Je pense que quand on retourne au Rwanda, quand on visite ce mémorial, c’est un endroit
véritablement émouvant. Surtout quand on va dans la section réservée aux enfants.
J’ai tremblé quand j’étais-là, j’ai flanché, j’ai pleuré, j’étais devenu quasiment inconsolable. Encore une fois je me disais : ce n’est pas possible. Il n’y
a personne qui peut comprendre comment des choses comme ça peuvent arriver : les voisins
qui tuent leurs voisins, des choses comme ça. Avec les images que je gardais de Gikongoro
quand j’étais jeune en 1960, donc à l’endroit où j’ai grandi chez ma grand-mère, moi
je voulais retourner à Gikongoro, surtout quand on m’a dit que le plus grand mémorial,
le plus atroce au Rwanda se trouve à Gikongoro à Murambi. Donc dans mon imaginaire, dans
mes souvenirs de dire : il y a certainement des gens qui sont dans ce mémorial de Murambi
que je connais et ils ont été tués par des gens que je connais. Des gens de Gikongoro,
non seulement que je connais, peut-être même des membres de ma famille, de la parenté
de ma mère particulièrement. Donc pour moi, retourner à Gikongoro, à l’endroit où
j’ai fait mon école primaire, je ne voulais surtout pas y mettre pied. Je ne voulais vraiment
pas du tout retourner à cet endroit. L’année passée je suis parti au Rwanda faire mon
année sabbatique et à un moment donné, mon ami Callixte est venu et je l’ai accompagné
chez lui à Kibeho. Puis…il allait me montrer chez lui pour la première fois et je me souviens
je lui ai demandé… : « Callixte où était ta maison? Où était la maison de tes parents? » Il me dit : « Je pense que c’est ici…parce qu’il avait [geste
de maison], le sorgho a poussé, c’est des champs, puis à un moment donné il me dit : ah non ce n’était pas ici. Non c’est vraiment ici [pointe un endroit]. C’est
là-bas. Puis je lui ai dit : comment tu te sens Callixte, de venir ici, un endroit où l’on a tué tes parents, parce qu’on est allé au mémorial de Kibeho où l’on
a tué ses parents, puis je lui ai dit : d’où te vient le courage de venir ici?

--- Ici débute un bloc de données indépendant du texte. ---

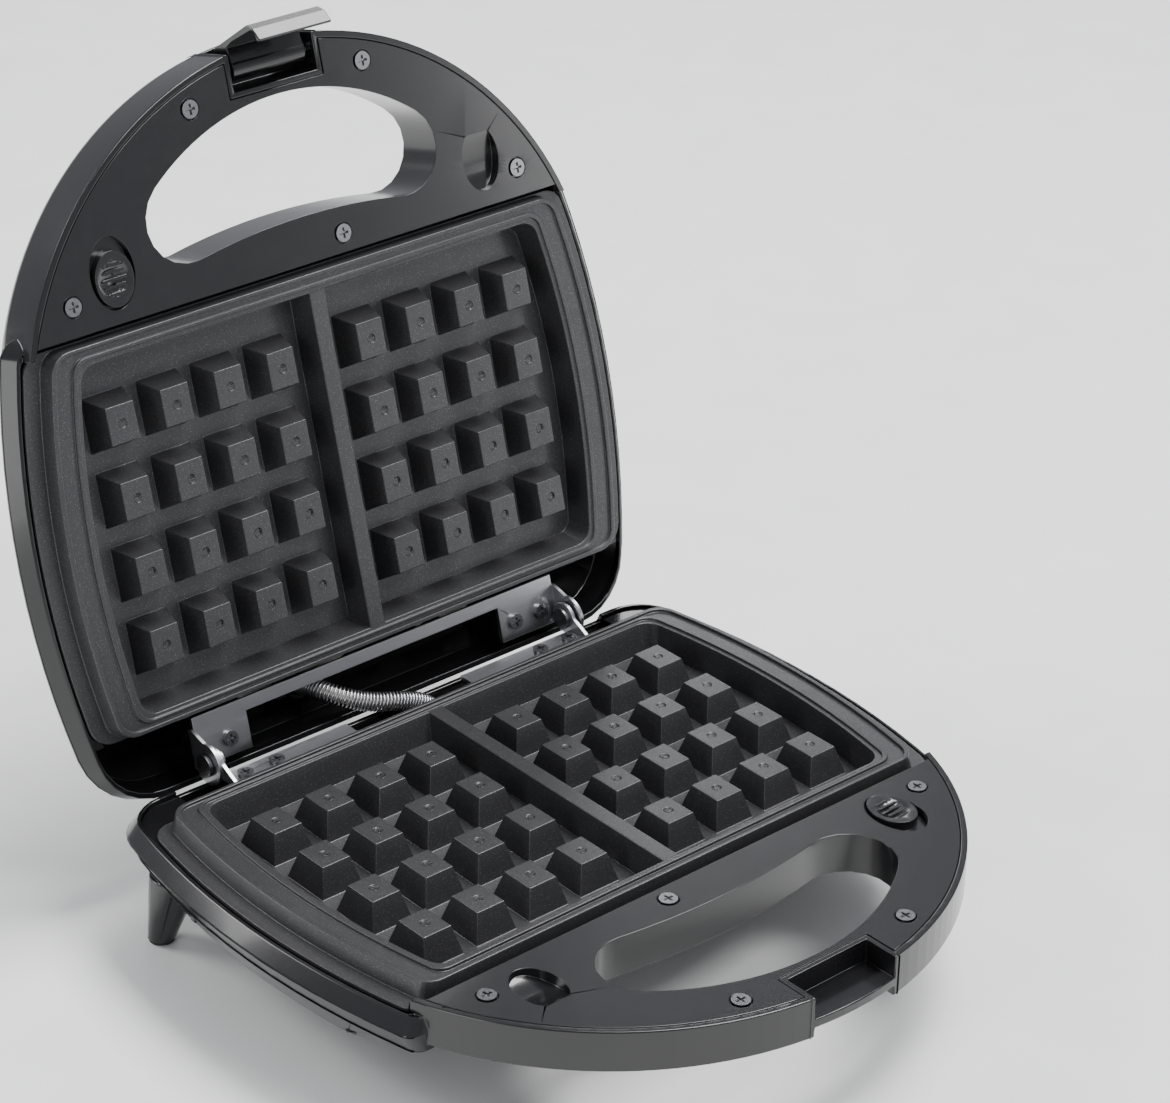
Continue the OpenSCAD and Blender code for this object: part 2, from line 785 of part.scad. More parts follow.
// Leads from the element's ends through the thermal fuse, the terminal block and the conduit
module base_wiring() {
    r = 1.1;
    end_y = -13.6;
    color([0.8, 0.78, 0.72]) in_base() {
        lead([[-heater_x, end_y, heater_z], [-heater_x + 1, -9, -22], [-heater_x + 1, -10, -24.6],
            [-51, -18, -25.4]], r);
        lead([[heater_x, end_y, heater_z], [heater_x + 1, -9.4, -21], [heater_x, -8, -24.4], [50, -8.6,
            -25.4]], r);
        lead([[-25, -18, -25.4], [-12, -16, -26.6], [2, -12, -27], [9.5, -9.6, -26.4]], r);
        lead([[37, -13, -26.4], [33, -9, -27.2], [24, -7, -27.4], [18, -7.2, -26.6]], r);
    }
}

// Bush in the rear wall where the mains lead leaves
module cord_inlet_bush() {
    color([0.03, 0.03, 0.03]) in_base() translate([inlet_x, 0, inlet_z]) rotate([-90, 0, 0]) difference() {
        union() {
            translate([0, 0, -3.4]) cylinder(h = 1.4, r = 6.6, $fn = 40);
            translate([0, 0, -2.2]) cylinder(h = 3.6, r = 5.4, $fn = 40);
            translate([0, 0, 2]) cylinder(h = 1.6, r = 6.6, $fn = 40);
            translate([0, 0, 1]) cylinder(h = 6, r = 4.9, $fn = 40);
        }
        translate([0, 0, -5]) cylinder(h = 16, r = 3.3, $fn = 32);
    }
}

// ---- conduit ----

conduit_steps = 27;
conduit_path = [for (i = [0:conduit_steps]) curve_point(conduit_route,
    i * (len(conduit_route) - 1) / conduit_steps)];

// Places a part drawn about the hinge axis
module at_axis() {
    translate([0, origin_back, part_h - axis_drop]) children();
}

module conduit_spring() {
    color([0.7, 0.7, 0.72]) at_axis() difference() {
        sweep(conduit_path, conduit_r);
        sweep(
            concat([2 * conduit_path[0] - conduit_path[1]], conduit_path,
                [2 * conduit_path[conduit_steps] - conduit_path[conduit_steps - 1]]),
            conduit_bore
        );
    }
}

module conduit_leads() {
    color([0.8, 0.78, 0.72]) at_axis() sweep(conduit_path, conduit_bore - 0.3, 8);
}

// Collar with a two-winged foot that holds an end of the conduit, around the z axis
module conduit_clamp() {
    difference() {
        union() {
            cylinder(h = 4, r = conduit_r + 1.8, $fn = 40);
            translate([-9, -4, 0]) cube([18, 8, 1.4]);
        }
        translate([0, 0, -1]) cylinder(h = 7, r = conduit_r + 0.5, $fn = 40);
    }
}

module base_conduit_clamp() {
    color([0.1, 0.1, 0.1]) in_base() translate([conduit_end[0], conduit_end[1], -24.6]) conduit_clamp();
}

module lid_conduit_clamp() {
    color([0.1, 0.1, 0.1]) in_lid() translate([conduit_lid[0], conduit_lid[1], conduit_lid[2] + 3])
        mirror([0, 0, 1]) conduit_clamp();
}

// ---- lid ----

// Body of the lid with its crowned top, inset all round by t
module lid_body(t = 0) {
    over = t > 0 ? 1 : 0;
    hull() {
        slice(lip_drop - over, side_w - 4.9 - t * 0.8, -163 + t * 0.6, 9 - t, 8, 26 - t);
        slice(lip_drop + 5, side_w - 0.7 - t, -165 + t, 9.4 - t, 8, 29 - t);
        slice(lip_drop + 12.5, side_w - 5.4 - t, -164 + t, 7.6 - t, 10, 28 - t);
    }
    hull() {
        slice(lip_drop + 12.5 - eps, side_w - 5.4 - t, -164 + t, 7.6 - t, 10, 28 - t);
        slice(lip_drop + 20 - t / 2, side_w - 10.5 - t, -160 + t, 2.5 - t, 14, 26 - t);
        slice(lip_drop + 26 - t, side_w - 18 - t, -152 + t, -6 - t, 18, 24 - t);
        slice(lip_drop + 29.6 - t, side_w - 26 - t, -144 + t, -15 - t, 20, 24 - t);
        slice(lid_rise - t, side_w - 41 - t, -131 + t, -29 - t, 24, 24 - t);
    }
}

// Handle of the lid with its rounded outer edge, inset by t
module lid_handle_body(t = 0) {
    r = handle_r - t;
    top = handle_rise - t;
    low = deck_drop - (t > 0 ? 3 : 0);
    intersection() {
        translate([0, handle_y, 0]) rotate_extrude($fn = 180) polygon([
            [0, low], [r, low], [r, top - 7], [r - 0.7, top - 4.2], [r - 2, top - 2.2], [r - 4.2,
                top - 0.8],
            [r - 7.4, top], [0, top]
        ]);
        translate([-handle_r - 1, -reach - 1, -1]) cube([2 * handle_r + 2, reach + 1 - 158 + 3 * t, 40]);
    }
}

module lid_shell() {
    roof = handle_rise - wall;
    pocket_top = 18.6;
    color(gloss_black) in_lid() {
        difference() {
            union() {
                lid_body();
                lid_handle_body();
            }
            lid_body(wall);
            lid_handle_body(wall);
            // Finger opening, wider through the roof
            translate([0, 0, 1]) linear_extrude(roof) grip_outline(grip_wall + 0.2);
            translate([0, 0, roof]) linear_extrude(wall + 1) grip_outline(3.6);
            latch_pocket(pocket_top);
            for (x = [-lens_x, lens_x]) translate([x, lens_y, 10]) cylinder(h = 20, r = 2.6, $fn = 32);
        }
        // Ring around the finger opening, down from the roof
        translate([0, 0, roof - 6]) linear_extrude(6.5) difference() {
            grip_outline(grip_wall + 2.4);
            grip_outline(grip_wall + 0.2);
        }
        difference() {
            notch_walls(pocket_top - deck_drop + 2, deck_drop);
            latch_pocket(pocket_top);
            translate([-25, pin_y, pin_z]) rotate([0, 90, 0]) cylinder(h = 50, r = pin_r + 0.02, $fn = 40);
        }
        turned_over() {
            for (side = [-1, 1]) side_ledge(side);
            front_ledge();
            for (x = [-100, -40, 40, 100]) translate([x - 1, -165, -roof - 0.5]) cube([2, 2.5, 12]);
            for (p = deck_screw_xy) translate([p[0], p[1], 0]) boss(-roof - 0.5, -deck_drop - deck_t);
            for (x = [-1, 1], y = standoff_y) translate([x * standoff_x, y, 0])
                boss(-lid_rise + 1.6, pan_z, 3.6, 1.55, 7);
            for (p = lid_bar_screw_xy) {
                translate([-p[0], p[1], 0]) boss(-28, -lid_bar_z - bar_t, 3.8);
                translate([-p[0] - 1, p[1] + 2, -28]) cube([2, 8, 14]);
            }
            translate([slider_x - 5, window_y + slider_travel / 2 - 28.4, -roof - 0.5])
                cube([10, 2, roof - 6.5]);
        }
    }
}

// Space of the latch in the lid's handle
module latch_pocket(top) {
    translate([-notch_w / 2, -reach - 2, 0]) cube([notch_w, reach + notch_back + 2, top]);
}

module lid_handle_deck() {
    color(gloss_black) in_lid() turned_over() handle_deck(handle_rise - wall - 2);
}

module lid_waffle_plate() {
    color(satin_grey) in_lid() turned_over() waffle_plate();
}

module lid_heater() {
    color([0.45, 0.43, 0.4]) in_lid() turned_over() heater();
}

module lid_reflector_pan() {
    color(steel) in_lid() turned_over() reflector_pan();
}

module lid_heater_clips() {
    color(steel) in_lid() turned_over() heater_clips();
}

module lid_pan_screws() {
    color(steel) in_lid() turned_over() pan_screws();
}

module lid_deck_screws() {
    color(steel) in_lid() turned_over() deck_screws();
}

module lid_release_slider() {
    color([0.07, 0.07, 0.075]) in_lid() turned_over() release_slider();
}

module lid_slider_spring() {
    color(steel) in_lid() turned_over() slider_spring();
}

// Steel bar along the hinge side of the lid plate, with screw tabs and round ears
module lid_hinge_bar() {
    color(steel) in_lid() {
        difference() {
            union() {
                translate([-ear_x, -16, lid_bar_z]) cube([2 * ear_x, 5, bar_t]);
                translate([57, -16, lid_bar_z]) cube([ear_x - 57, 19, bar_t]);
                translate([-ear_x, -16, lid_bar_z]) cube([23, 19, bar_t]);
                for (side = [-1, 1]) lid_ear(side);
            }
            for (p = lid_bar_screw_xy) translate([p[0], p[1], 0]) cylinder(h = 9, r = 1.6, $fn = 24);
        }
    }
}

module lid_ear(side) {
    translate([side > 0 ? ear_x : -ear_x - ear_t, 0, 0]) rotate([90, 0, 90]) linear_extrude(ear_t)
        difference() {
        union() {
            translate([0, -axis_drop]) circle(8, $fn = 64);
            polygon([[-8, -axis_drop], [-12, lid_bar_z], [-12, lid_bar_z + bar_t], [3,
                lid_bar_z + bar_t], [8, -axis_drop]]);
        }
        translate([0, -axis_drop]) circle(rivet_r + rivet_fit, $fn = 48);
    }
}

module lid_hinge_screws() {
    color(steel) in_lid() for (p = lid_bar_screw_xy) translate([p[0], p[1], lid_bar_z])
        mirror([0, 0, 1]) screw(3, 1.4, 1.5, 8);
}

module lid_thermostat() {
    color([0.85, 0.84, 0.8]) in_lid() {
        translate([30, -17, 19]) cylinder(h = 7, r = 6, $fn = 40);
        translate([22, -18, 18]) cube([16, 2, 1.2]);
    }
}

// Lens of an indicator lamp, shouldered under the handle's roof
module lens(x) {
    under = handle_rise - wall;
    translate([x, lens_y, 0]) {
        translate([0, 0, under - 0.6]) cylinder(h = wall + 1.6, r = 2.5, $fn = 32);
        translate([0, 0, under - 1.4]) cylinder(h = 1.4, r = 3.4, $fn = 32);
    }
}

module power_lens() {
    color([0.8, 0.08, 0.05]) in_lid() lens(-lens_x);
}

module ready_lens() {
    color([0.1, 0.6, 0.15]) in_lid() lens(lens_x);
}

// Board with the two lamps, under the lenses
module lamp_board() {
    board_z = handle_rise - 9;
    color([0.2, 0.42, 0.2]) in_lid() {
        difference() {
            translate([-31, -172.4, board_z]) cube([62, 8.8, 1.4]);
            translate([16.6, -168.5, board_z - 3]) cylinder(h = 8, r = 4, $fn = 32);
        }
        for (x = [-lens_x, lens_x]) translate([x, lens_y, board_z + 1]) cylinder(h = 3.4, r = 2, $fn = 24);
    }
}

// Leads from the element's ends to the lid's thermostat and into the conduit
module lid_wiring() {
    r = 1.1;
    end_y = -13.6;
    color([0.8, 0.78, 0.72]) in_lid() {
        lead([[-heater_x, end_y, -heater_z], [-heater_x + 3, -10, 22], [-42, -8, 25], [-31, -7.4,
            26.4]], r);
        lead([[heater_x, end_y, -heater_z], [heater_x - 1, -10, 22], [46, -9, 24], [38, -15, 24.4]], r);
        lead([[22, -17, 24], [10, -12, 27], [-10, -7, 27.8], [-23, -6.6, 27.4]], r);
    }
}

module latch_pin() {
    color(steel) in_lid() translate([-notch_w / 2 - 1.9, pin_y, pin_z]) rotate([0, 90, 0])
        cylinder(h = notch_w + 3.8, r = pin_r, $fn = 40);
}

// Snap hook: barrel on the pin, arm, and a nose that catches under the base's notch lip
module latch() {
    color(gloss_black) in_lid() translate([0, pin_y, pin_z]) rotate([-latch_rest, 0, 0])
        translate([-latch_w / 2, 0, 0])
        rotate([90, 0, 90]) linear_extrude(latch_w) difference() {
            union() {
                circle(4.6, $fn = 48);
                polygon([
                    [-2, 4.1], [-8.4, 3.6], [-11.6, -20.4], [-9.6, -23.6], [-5.4, -25.8], [-4.6, -25.2],
                    [-5.2, -23.9], [-8.2, -23.8], [-9.2, -22.4], [-8, -8.5], [-6.8, -4.4], [0, -4.4]
                ]);
            }
            circle(pin_r + 0.05, $fn = 48);
        }
}

base_shell();
base_bottom_cover();
base_handle_deck();
base_waffle_plate();
base_heater();
base_reflector_pan();
base_heater_clips();
base_pan_screws();
base_hinge_bar();
hinge_rivets();
base_hinge_screws();
base_deck_screws();
base_bottom_screws();
rubber_feet();
base_thermostat();
thermal_fuse();
terminal_block();
base_wiring();
cord_inlet_bush();
base_conduit_clamp();
conduit_spring();
conduit_leads();
base_slider_spring();
base_release_slider();
lid_shell();
lid_handle_deck();
lid_waffle_plate();
lid_heater();
lid_reflector_pan();
lid_heater_clips();
lid_pan_screws();
lid_hinge_bar();
lid_hinge_screws();
lid_deck_screws();
lid_thermostat();
power_lens();
ready_lens();
lamp_board();
lid_wiring();
lid_conduit_clamp();
lid_slider_spring();
lid_release_slider();
latch_pin();
latch();
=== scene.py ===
"""Waffle maker with its lid open: the looks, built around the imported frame.

Everything is in metres, in the frame's own axes: +Z up, -Y towards the base's handle, X along the hinge.
"""

import json
import math

import bmesh
import bpy
from mathutils import Matrix, Vector


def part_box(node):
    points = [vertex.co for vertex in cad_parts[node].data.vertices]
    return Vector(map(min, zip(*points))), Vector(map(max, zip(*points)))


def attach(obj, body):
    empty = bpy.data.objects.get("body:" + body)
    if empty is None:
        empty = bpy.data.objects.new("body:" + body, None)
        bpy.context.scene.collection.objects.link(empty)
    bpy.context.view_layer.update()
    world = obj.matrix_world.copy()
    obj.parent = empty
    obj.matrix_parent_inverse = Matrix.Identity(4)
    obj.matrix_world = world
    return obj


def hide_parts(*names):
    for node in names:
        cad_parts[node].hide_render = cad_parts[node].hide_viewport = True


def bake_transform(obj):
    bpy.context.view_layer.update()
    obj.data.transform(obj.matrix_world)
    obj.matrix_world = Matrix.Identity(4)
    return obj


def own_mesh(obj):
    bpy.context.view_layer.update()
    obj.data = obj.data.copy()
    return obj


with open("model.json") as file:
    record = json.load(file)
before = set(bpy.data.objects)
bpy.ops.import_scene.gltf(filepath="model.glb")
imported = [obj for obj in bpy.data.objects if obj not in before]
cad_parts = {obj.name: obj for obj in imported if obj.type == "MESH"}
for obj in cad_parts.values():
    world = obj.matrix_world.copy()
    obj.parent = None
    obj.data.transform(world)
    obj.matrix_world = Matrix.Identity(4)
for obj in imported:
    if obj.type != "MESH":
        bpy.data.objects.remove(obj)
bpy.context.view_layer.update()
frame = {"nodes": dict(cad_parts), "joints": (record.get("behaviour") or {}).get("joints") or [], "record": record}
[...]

Il me dit c’est important de venir ici parce que j’ai grandi ici et il faut que les gens
qui nous ont tué, qui ont tué les nôtres voient que nous sommes des survivants, des rescapés, qu’on est encore en vie et je reviens ici pour ça. On a rencontré d’ailleurs,
en quittant chez lui un homme qui était soupçonné d’avoir tué beaucoup de gens sur sa colline.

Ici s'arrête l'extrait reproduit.